I believe the most efficient way to understanding the principles behind money and our economic situation, and what makes Bitcoin valuable, is by studying the U.S. Dollar’s transition from being backed by gold to becoming a fiat currency (an unbacked currency). This transition and it’s associated economic effects bring valuable insights into the nature of money.
We interface with money today in a manner never done in human history: a digital screen.
Only a few generations ago, precious metals, or paper that represented precious metals, particularly gold, were the main way in which humans interfaced with currency, and throughout history, money has typically been something tangible that could be held in your hand. That association with value is still embedded in the collective psyche today.
In a relatively short time, we went from transacting exclusively in precious metals and paper bills that represented those precious metals, to hardly using them at all. It might never be that someone counts out gold ingots for purchasing a vehicle, or sorts through tiny silver coins to pay for their morning coffee.
Having all of your money on you, or stored in your home always in physical form seems like a very strange way of dealing with money now. Even when it was commonplace, it was still less than ideal. There is significant risk of loss, or theft of your money when it exists in physical space. Banks offered a solution by storing funds in a protected vault, keeping note of how much belonged to each individual on a piece of paper, a ledger.
In addition to safety, this also made financial transactions more efficient. When a payment occurred, the bank wrote down how much was paid to someone by someone, and transferred the money on the ledger from one account to another. All of this was completed without physically moving money. Instead, a line on the ledger was simply changed. The bank would keep track of transactions, and periodically sum up those transactions into their total account balances. Soon, a vast majority of transactions took place on a ledger instead of through physical means.
Connection to gold
For a long time, even though gold wasn’t actively being used in the vault, the money on the ledger was still tied to it. You couldn’t create more money on the ledger without increasing the amount of gold in the vault to represent that change. The two were intrinsically tied: if more money was added to the ledger, then gold had to be obtained to reflect that change. Originally, the US Dollar originally was just a representation of gold.
This connection between USD and gold was known as The Gold Standard. A money being based off of a naturally occurring resource (or not) is the most defining characteristic of money, and carries significant economic implication.
Before we go into how the US Dollar was eventually severed from the gold standard, let’s talk a little bit about why precious metals were used for money in the first place, or in a deeper sense: what makes something valuable.
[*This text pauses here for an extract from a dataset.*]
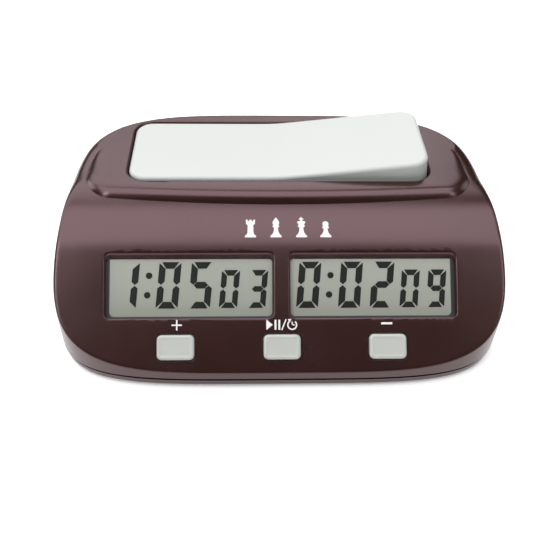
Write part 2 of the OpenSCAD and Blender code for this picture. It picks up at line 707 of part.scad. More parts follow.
top_shell();
bottom_shell();
case_screws();
foot(-foot_x, foot_front_y);  // foot_front_left
foot(foot_x, foot_front_y);  // foot_front_right
foot(-foot_x, foot_back_y);  // foot_back_left
foot(foot_x, foot_back_y);  // foot_back_right
battery_door();
battery_cell();
battery_plus_contact();
battery_spring();
battery_wires();
lcd(-1);  // lcd_left
lcd(1);  // lcd_right
lcd_frame(-1);  // lcd_frame_left
lcd_frame(1);  // lcd_frame_right
zebra(-1);  // zebra_left
zebra(1);  // zebra_right
main_board();
controller_chip();
crystal();
board_components();
buzzer();
board_screws();
key(-key_pitch);  // plus_key
key(0);  // pause_key
key(key_pitch);  // minus_key
key_switches();
key_stem(-key_pitch);  // plus_key_stem
key_stem(0);  // pause_key_stem
key_stem(key_pitch);  // minus_key_stem
rocker();
rocker_pin();
rocker_bumper(-1);  // rocker_bumper_left
rocker_bumper(1);  // rocker_bumper_right
plunger(-1);  // plunger_left
plunger(1);  // plunger_right
plunger_spring(-1);  // plunger_spring_left
plunger_spring(1);  // plunger_spring_right
lever_board();
lever_switches();
lever_board_screws();
lever_ribbon();
power_switch();
power_knob();
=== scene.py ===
import math

import bpy
from mathutils import Matrix, Vector


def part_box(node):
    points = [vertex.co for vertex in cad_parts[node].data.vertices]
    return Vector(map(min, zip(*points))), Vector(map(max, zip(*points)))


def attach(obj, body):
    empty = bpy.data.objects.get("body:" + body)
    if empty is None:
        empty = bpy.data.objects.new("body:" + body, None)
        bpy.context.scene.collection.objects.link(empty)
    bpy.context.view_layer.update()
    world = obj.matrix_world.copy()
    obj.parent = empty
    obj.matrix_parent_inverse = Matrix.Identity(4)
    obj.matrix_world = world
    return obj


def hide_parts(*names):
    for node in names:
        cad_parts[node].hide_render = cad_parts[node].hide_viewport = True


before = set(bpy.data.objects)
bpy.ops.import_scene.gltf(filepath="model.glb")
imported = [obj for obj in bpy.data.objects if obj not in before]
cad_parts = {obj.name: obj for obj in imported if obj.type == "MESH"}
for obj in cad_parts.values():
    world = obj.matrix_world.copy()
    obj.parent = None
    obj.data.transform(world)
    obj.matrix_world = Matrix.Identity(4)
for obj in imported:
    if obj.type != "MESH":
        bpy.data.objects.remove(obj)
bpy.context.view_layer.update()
mm = 0.001

# ---- Top shell ----
# The upper half of the case, injection moulded in burgundy ABS with a fine spark-eroded texture.
# Its side walls follow one squarish outline. A sloping face carries the windows and keys, and a
# raised deck at the back holds the well that the rocker tips in.

shell_low, shell_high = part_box("top_shell")
half_width = shell_high.x
front_y = shell_low.y
back_y = shell_high.y
widest_y = back_y - 61 * mm
parting_z = shell_low.z + 0.3 * mm
deck_z = shell_high.z
front_square = 4.4
back_square = 3.9
wall = 2.2 * mm
lean = 4.2 * mm
back_lean = 0.45
rim_radius = 3 * mm
crease_z = 9.2 * mm
face_angle = math.radians(41)
face_flat = 42 * mm
crown_radius = 40 * mm
crown_turn = math.radians(24)
lip_height = 3.5 * mm
lip_depth = 7.6 * mm
side_lip_depth = 3.2 * mm
ledge_rise = 24 * mm
edge_chamfer = 0.35 * mm
outline_points = 300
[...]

You find yourself on a small hike stepping through dirt, rocks, grass, weeds, and flowers. Every once in a while you pass by a large clump of vegetation. Approaching one of these clumps, you lean down to pick up an especially notable flower. These are different than others, bright blue, edging on violet—a color you don’t often see, especially not in this environment. You gently pick it up from the roots, beaming with the thought of showing your friends when you return.
There were plenty of other flowers up there, but you find that you care about these more than the others. Why didn’t you toss it down the waterfall into the lake—like you did with an assortment of rocks earlier?
Scarcity is what makes something valuable. If one of those rocks had sparkled, shown in the sun in a way the others hadn’t, and you had looked closer to see a crystalline structure embedded in it, maybe you would have thought twice about throwing it. Not every day do you find something different, precious, a ‘special’ rock to take home and show others. This is also why you don’t toss away your new, precious flowers.
A limited amount of something is what gives it value. (and that’s part of the reason you have so much value—there’s only one of you!) :)
This is also why sand can’t be used as a form of currency. Sand has incredibly low scarcity, and if it was used as money, a majority of people’s time would be spent on the beach with shovels and wheelbarrows gathering more and more of what ought to be worth something, but because of it’s ubiquity and the ease of harvesting, becomes worthless.
Gold and silver are very scarce assets, and in addition to other attributes, were why they worked so well as a form of money. They are universally found among various peoples, but are also rare enough to require significant effort and energy to bring into circulation, striking a good balance between the two attributes. The US Dollar being tied to the supply of gold, is what defined its scarcity, and thus, it’s value.
Severance from gold
Over time, that connection deteriorated. As the ledger became increasingly relied on, it wasn’t long before the US Dollars were created on that ledger without the accompanying gold to back it up. In the case of the US Dollar, this started out implicit, then quickly explicit.
More dollars had been issued, in particular to foreign governments, without the gold in vaults it was supposed to represent. This became an issue as these governments (particularly France) started redeeming their US dollars for the gold it supposedly represented. By the 1960’s there clearly wasn’t enough gold redeemable for US Dollars in existence and in 1968, it became official policy that only 25% of US Dollars were to be backed by gold. Shortly thereafter, in 1971, Nixon announced the US Dollar to be officially and completely severed from Gold.
USD thus fully became a fiat or unbacked currency, a money the scarcity of which was no longer tied to an underlying asset, but based upon the rules of the issuing authority, the Federal Reserve.
With this simple single policy change came significant economic and geopolitical effects that have come to shape the world we live in.